Потом мы вернулись в автобус и поехали вправо в гору. Езда заняла минут шесть-семь. В гостинице с дивным видом на Старый город мы ужинали долго и неспешно. Официанты носили нам салаты. Юноша по имени Джон спросил у писателей: «Пишете ли вы фантастику, господа?»

Многие смутились, и лишь Найман уверенно сказал, что «конечно, уважаемый, мы всю жизнь только ею и занимаемся». Джон отошел за новой порцией салатов совершенно счастливый. «Я принесу вам книгу на подпись»,— пообещал он издали. «Ждем-с»,— сказал Найман невозмутимо. Некоторые боятся этого человека, и я знаком с ними. Найман загадка для меня, и я не стесняюсь в этом признаться.

На другой день выяснилось, что настоящее имя Джона Евгений и что он собирается поехать в Лондон учиться. «Я из Самары»,— сказал он. Ему уже исполнилось, по его словам, двадцать два года. Он отслужил и глядел на мир как взрослый человек — не революционер и не завоеватель. Джон был созерцателем с горкой грязной посудой в больших руках.

К концу ужина, пока дело не шло еще к братанию и скандалу, пришел депутат израильского парламента Штерн со своей привлекательной и яркой женой Леной, которая была одета в желтенький «клифтик» (пиджачок), черненькие брючки и высокие башмаки. Она сказала, что является поклонницей многих из приехавших авторов. «А меня?» — спросил через стол Попов, костистый, непростой человек.

— А вас в первую очередь,— сказала Лена.

Они подружились, плечистый Попов и незаурядная Лена, замечательный специалист в своей области.

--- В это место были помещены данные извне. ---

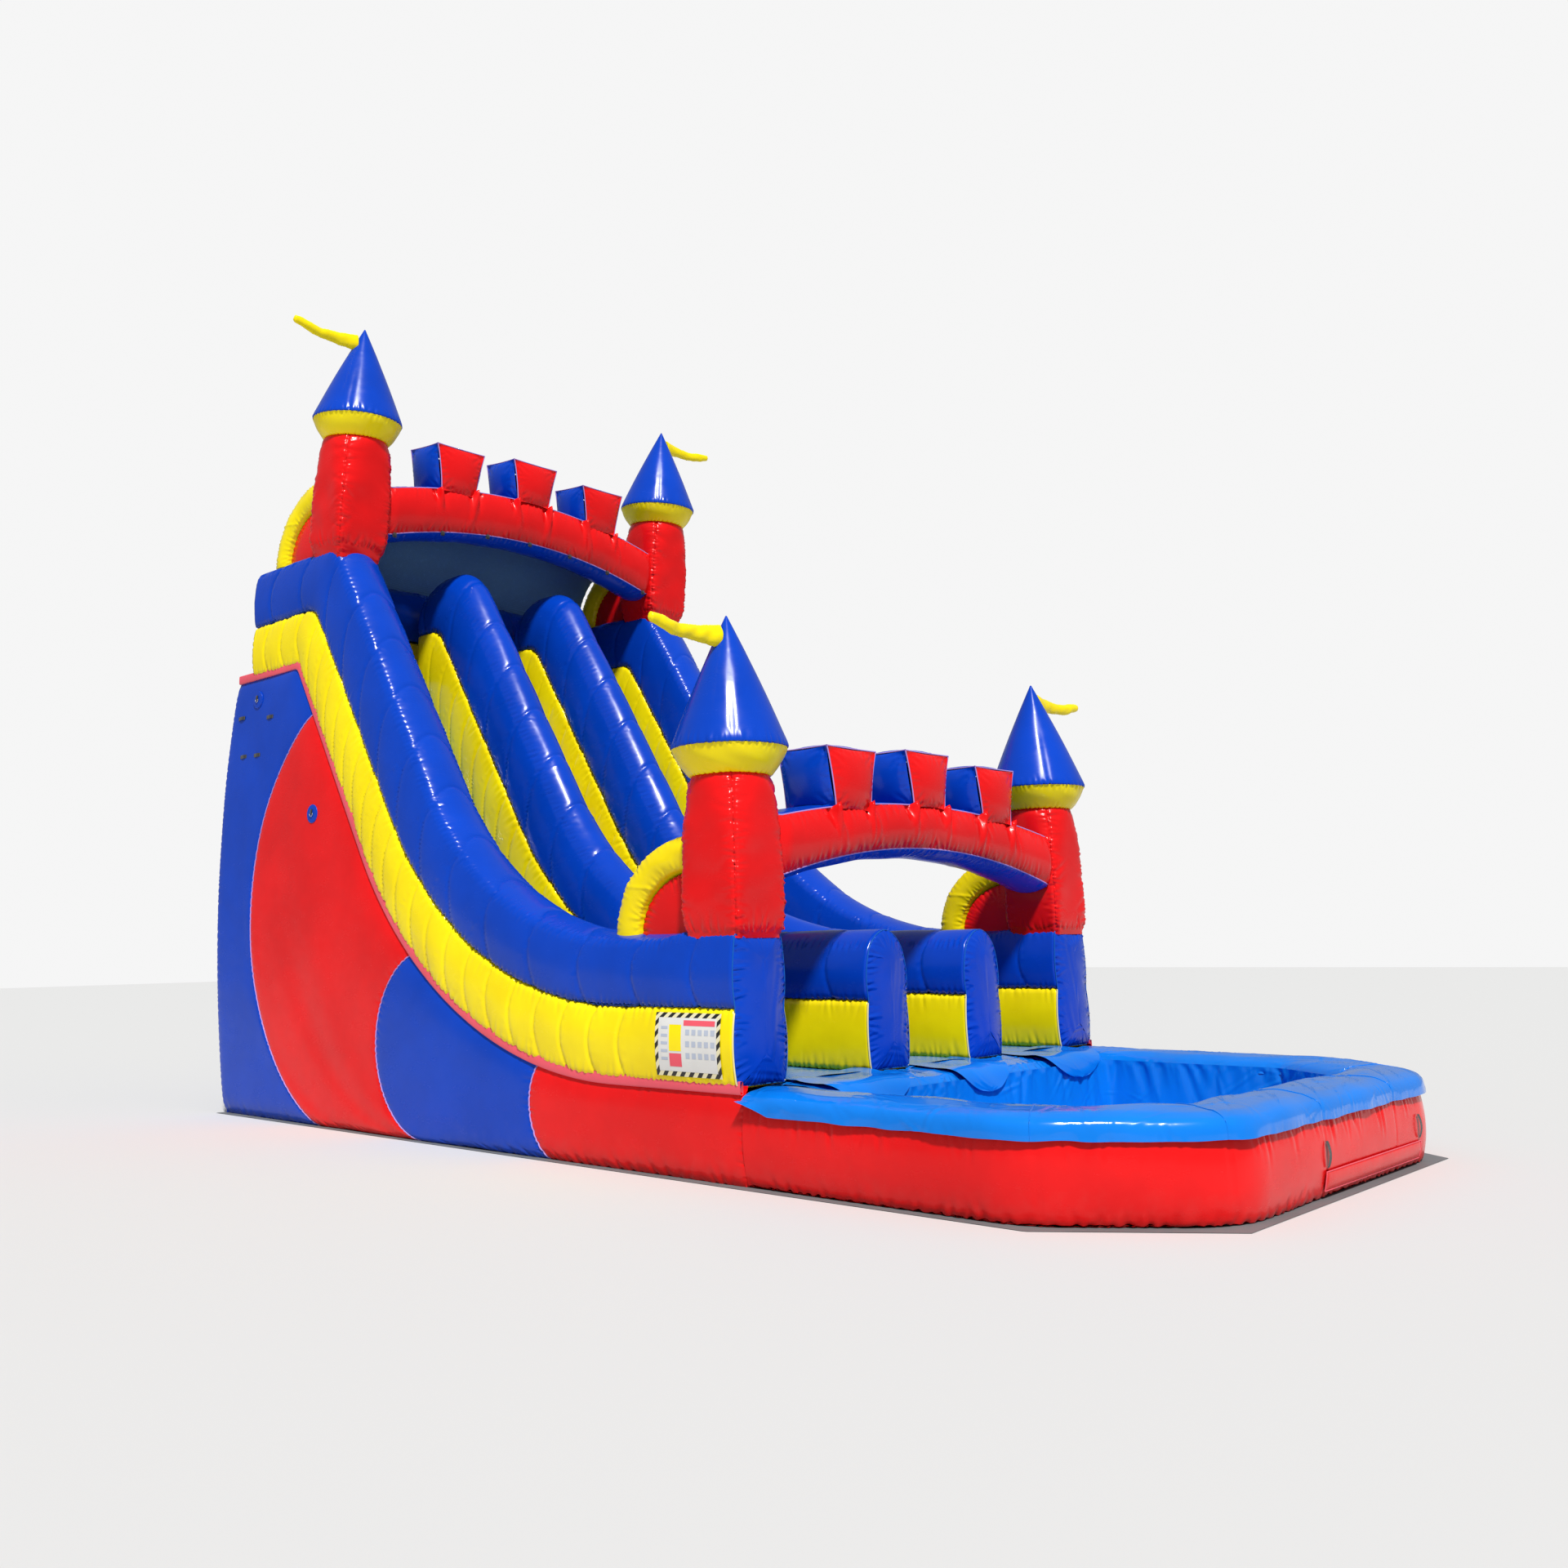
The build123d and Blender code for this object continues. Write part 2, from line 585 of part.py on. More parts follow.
def side_webbing():
    """Short flat straps sewn to the upper rear corner of both side panels."""
    straps = []
    for side in SIDES.values():
        for y, z in SIDE_STRAPS:
            x = mirrored(side, HALF_WIDTH, HALF_WIDTH + 4)
            straps.append(box(x, (FACE + y - 60, FACE + y + 60), (z - 18, z + 18)))
    return group(straps)


# ---- deflation zip on the right side panel ----
def zip_tape():
    """Zip tape with its raised coil and end stops, and the sewn strip that the flap hangs from."""
    rear = FACE + ZIP_Y
    y = (rear - ZIP_LENGTH, rear)
    tape = box((HALF_WIDTH, HALF_WIDTH + TAPE), y, (ZIP_Z - 22, ZIP_Z + 22))
    coil = box((HALF_WIDTH + TAPE, HALF_WIDTH + TAPE + COIL), y,
               (ZIP_Z - COIL_WIDTH / 2, ZIP_Z + COIL_WIDTH / 2))
    strip = box((HALF_WIDTH, HALF_WIDTH + FLAP_STAND - 4), (y[0] - 20, y[1] + 20),
                (ZIP_Z + FLAP_HEIGHT / 2 + 1, ZIP_Z + FLAP_HEIGHT / 2 + 9))
    return group([tape + coil, strip])


def zip_slider():
    """Slider that straddles the coil, with its pull tab lying along the tape."""
    clear = 0.5
    base = HALF_WIDTH + TAPE + clear
    top = HALF_WIDTH + TAPE + COIL + 4
    end = FACE + ZIP_Y - 5
    start = end - SLIDER_LENGTH
    body = box((base, top), (start, end), (ZIP_Z - 9, ZIP_Z + 9))
    channel = box((base - 1, base + COIL + clear), (start - 1, end + 1),
                  (ZIP_Z - COIL_WIDTH / 2 - clear, ZIP_Z + COIL_WIDTH / 2 + clear))
    pull = box((top, top + 2), (start - 34, start + 12), (ZIP_Z - 5, ZIP_Z + 5))
    return body - channel + pull


def zip_flap():
    """Fabric flap that hangs over the zip."""
    y = (FACE + ZIP_Y - ZIP_LENGTH - 20, FACE + ZIP_Y + 20)
    x = HALF_WIDTH + FLAP_STAND
    return box((x - 1.5, x + 1.5), y, (ZIP_Z - FLAP_HEIGHT / 2, ZIP_Z + FLAP_HEIGHT / 2 - 1))


def parts():
    """Every sub-part by name."""
    made = {
        "ground_sheet": ground_sheet(),
        "rear_panel": rear_panel(),
        "inlet_sleeves": inlet_sleeves(),
        "front_base_panel": front_base_panel(),
        "internal_baffles": internal_baffles(),
        "rail_end_caps": rail_end_caps(),
        "divider_end_caps": divider_end_caps(),
        "climb_lane": climb_lane(),
        "climb_steps": climb_steps(),
        "climb_handles": climb_handles(),
        "lane_flaps": lane_flaps(),
        "platform_deck": platform_deck(),
        "rear_wall_lower": rear_wall_lower(),
        "rear_wall_tube": rear_wall_tube(),
        "tower_flags": tower_flags(),
        "rear_net": rear_net(),
        "buttress_tubes": group(buttress(name, True) for name in TOWERS),
        "buttress_webs": group(buttress(name, False) for name in TOWERS),
        "merlons": group(merlons(ARCHES["front"]) + merlons(ARCHES["rear"])),
        "pool_wall": pool_wall(),
        "pool_cover": pool_cover(),
        "pool_liner": pool_liner(),
        "drain_pocket": drain_pocket(),
        "label_panel": label_panel(),
        "hose_tabs": hose_tabs(),
        "ring_patches": ring_patches(),
        "side_webbing": side_webbing(),
        "zip_tape": zip_tape(),
        "zip_slider": zip_slider(),
        "zip_flap": zip_flap(),
    }
    for word, side in SIDES.items():
        made[f"side_panel_{word}"] = side_panel(side)
        made[f"rail_wall_{word}"] = rail_wall(side)
        made[f"rail_tube_{word}"] = rail_tube(side)
        made[f"divider_wall_{word}"] = divider_wall(side)
        made[f"divider_tube_{word}"] = divider_tube(side)
        made[f"slide_lane_{word}"] = slide_lane(side)
    for name, place in TOWERS.items():
        made[f"tower_body_{name}"] = tower_body(*place)
        made[f"tower_cuff_{name}"] = tower_cuff(*place)
        made[f"tower_cone_{name}"] = tower_cone(*place)
    for end, spec in ARCHES.items():
        made[f"{end}_arch"] = arch(spec)
    for name in RINGS:
        made[f"guy_ring_{name}"] = guy_ring(name)
    return made


os.makedirs("parts", exist_ok=True)
for node, shape in parts().items():
    export_step(shape, f"parts/{node}.step")
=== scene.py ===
"""Inflatable castle water slide: coated fabric skins, welts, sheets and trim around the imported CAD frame.

Metres, +Z up, +X to the right as seen from the pool, +Y from the pool towards the tall rear end.
"""
from math import cos, hypot, pi, radians, sin, sqrt, tan

import bmesh
import bpy
import numpy as np
from mathutils import Matrix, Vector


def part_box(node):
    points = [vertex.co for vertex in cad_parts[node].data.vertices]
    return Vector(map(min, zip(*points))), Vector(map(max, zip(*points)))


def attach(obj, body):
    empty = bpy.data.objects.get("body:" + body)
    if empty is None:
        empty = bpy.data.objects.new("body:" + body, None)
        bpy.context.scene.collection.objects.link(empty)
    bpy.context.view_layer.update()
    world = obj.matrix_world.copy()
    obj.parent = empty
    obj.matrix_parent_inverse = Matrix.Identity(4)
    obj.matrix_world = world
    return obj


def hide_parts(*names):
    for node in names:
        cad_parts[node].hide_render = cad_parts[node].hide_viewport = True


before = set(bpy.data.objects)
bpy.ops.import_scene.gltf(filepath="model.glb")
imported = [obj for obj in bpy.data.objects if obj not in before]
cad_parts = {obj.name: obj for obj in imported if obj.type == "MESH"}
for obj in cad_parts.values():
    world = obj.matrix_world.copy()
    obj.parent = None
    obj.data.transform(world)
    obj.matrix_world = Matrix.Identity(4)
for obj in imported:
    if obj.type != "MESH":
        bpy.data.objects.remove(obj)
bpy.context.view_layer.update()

# ---- places and sizes, from the frame ----
BODY = "inflatable"
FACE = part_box("front_arch")[0][1]  # front face of the front towers
HALF_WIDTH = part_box("side_panel_right")[1][0]
RAIL_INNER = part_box("rail_tube_right")[0][0]
RAIL_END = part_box("rail_tube_right")[1][1]
LANE_EDGE, _, BASE_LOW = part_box("divider_wall_right")[0]
DIVIDER_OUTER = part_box("divider_wall_right")[1][0]
DIVIDER_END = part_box("divider_tube_right")[1][1]
TOP_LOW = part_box("rail_end_caps")[1][2]
TOP_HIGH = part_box("rail_tube_right")[1][2]
TUBE_HEIGHT = (TOP_LOW - BASE_LOW) / 2  # of each of a rail's two tubes
SEAM_LOW = TOP_LOW - TUBE_HEIGHT  # the seam between them, at the pool and on the platform
SEAM_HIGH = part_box("rail_wall_right")[1][2]
BASE_HIGH = SEAM_HIGH - TUBE_HEIGHT
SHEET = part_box("ground_sheet")[1][2]
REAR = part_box("ground_sheet")[1][1] - 0.04  # foot of the rear panel
REAR_FRONT = FACE + 4.8  # front face of the rear towers at their feet
REAR_LEAN = radians(5.5)  # of the rear towers and their arch, towards the pool
POOL_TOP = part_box("pool_wall")[1][2]
POOL_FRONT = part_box("pool_wall")[0][1]
RAIL_HALF = (HALF_WIDTH - RAIL_INNER) / 2
RAIL_MIDDLE = (HALF_WIDTH + RAIL_INNER) / 2
DIVIDER_HALF = (DIVIDER_OUTER - LANE_EDGE) / 2
DIVIDER_MIDDLE = (DIVIDER_OUTER + LANE_EDGE) / 2
SIDES = {"left": -1, "right": 1}

# the slide's side profile, as in the CAD
SLOPE_FOOT = 2.975  # from the front face to where the slope's line meets the seam's lower level
SLOPE = radians(58)
FOOT_RADIUS = 3.2  # of the seam's bend at the foot of the slope
CREST_RADIUS = 0.23
CREST_GROWTH = -0.25  # change of the crest's radius with distance from the seam
DIVIDER_CREST_GROWTH = 0.35
UPPER_GROWTH = 1.2  # an upper tube is this much taller on the slope and the platform

STEP = 0.013  # spacing of the skins' grids
GROOVE_WIDTH = 0.012  # of the groove at a sewn seam


# ---- camera ----
def stand(thing, axes, place):
    """Turn an object to its three axes and put it in place."""
    thing.matrix_world = Matrix([[*axis, at] for axis, at in zip(np.array(axes).T, place)] + [[0, 0, 0, 1]])
    bpy.context.scene.collection.objects.link(thing)


def camera():
    """Eye height in front of the left corner of the pool, as a person stands there."""
    place = (-9.15, -8.148, 1.51)
    yaw, pitch, roll = radians(-45.215), radians(10.181), radians(-0.911)
    forward = np.array([-sin(yaw) * cos(pitch), cos(yaw) * cos(pitch), sin(pitch)])
    right = np.array([cos(yaw), sin(yaw), 0.0])
    up = np.cross(right, forward)
    x_axis = cos(roll) * right + sin(roll) * up
    y_axis = cos(roll) * up - sin(roll) * right
    data = bpy.data.cameras.new("camera")
    data.sensor_width = 36
    data.lens = 32.08
    data.shift_x = 0.0835
    data.shift_y = -0.0574
    eye = bpy.data.objects.new("camera", data)
    stand(eye, [x_axis, y_axis, -forward], place)
    bpy.context.scene.camera = eye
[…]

Многие ушли гулять по городу. Это сделал прежде всего Найман, у которого в пяти минутах ходьбы от гостиницы жила родная тетя. Анатолий Генрихович поднял воротник синего плаща с бежеватой подкладкой и независимо вышел наружу быстрым прогулочным шагом. Найман ежедневно ходит пять километров по своему Дмитровскому шоссе от дома и обратно. Охранник приветствовал его, сидя у входа в свободной позе. Я наблюдал за происходящим, облокотясь о торцовую стену, сложенную из мягкого и светлого иерусалимского камня. Найман быстро шел наискосок через шоссе к железнодорожному вокзалу и был невыразимо элегантен.

Было холодно снаружи. Светила в черное небо подсветка стен Старого города. Я вздохнул глубоко. Подобие облегчения снизошло на меня. Спал я без снов.

Утром светило холодное солнце, висевшее над Старым городом. Писатель Аксенов сдержанно ел сырок, запивая его апельсиновым соком. Он кивнул мне, как показалось, приветливо. В восемь утра мы поехали в прохладную иерусалимскую погоду с визитом в канцелярию министра по делам Иерусалима Натана Щаранского. Проверки прошли почти без потерь (пропал паспорт русского прозаика, потом его нашли), бородатый стройный референт Шехтер провел нас к министру в кабинет. Натан Борисович сидел с нами и беседовал о жизни, о времени, о себе. Вспомнили прошлое, общих друзей и знакомых. Поговорили. Щаранский объяснил происходящее на Ближнем Востоке, был точен, лаконичен. Видно было, что по-русски он говорит с удовольствием. Улицкая спросила его про перспективы.

— Они есть,— сказал министр.

Вообще беседа была интересной и в известном смысле неожиданной для всех, как мне показалось.

На прощание открыли банки с содовой и соками, поднос с которыми стоял на холодильнике. Не чокались. Жажду утолили, простились за руку, ушли. Писатели были довольны многим. Один из участников сказал, что «впечатление такое, будто посидел на кухне у близкого друга году в 67—69-м и поговорил всласть». Ему отозвались: «Так и было, друг, шестидесятники кругом, близкие люди».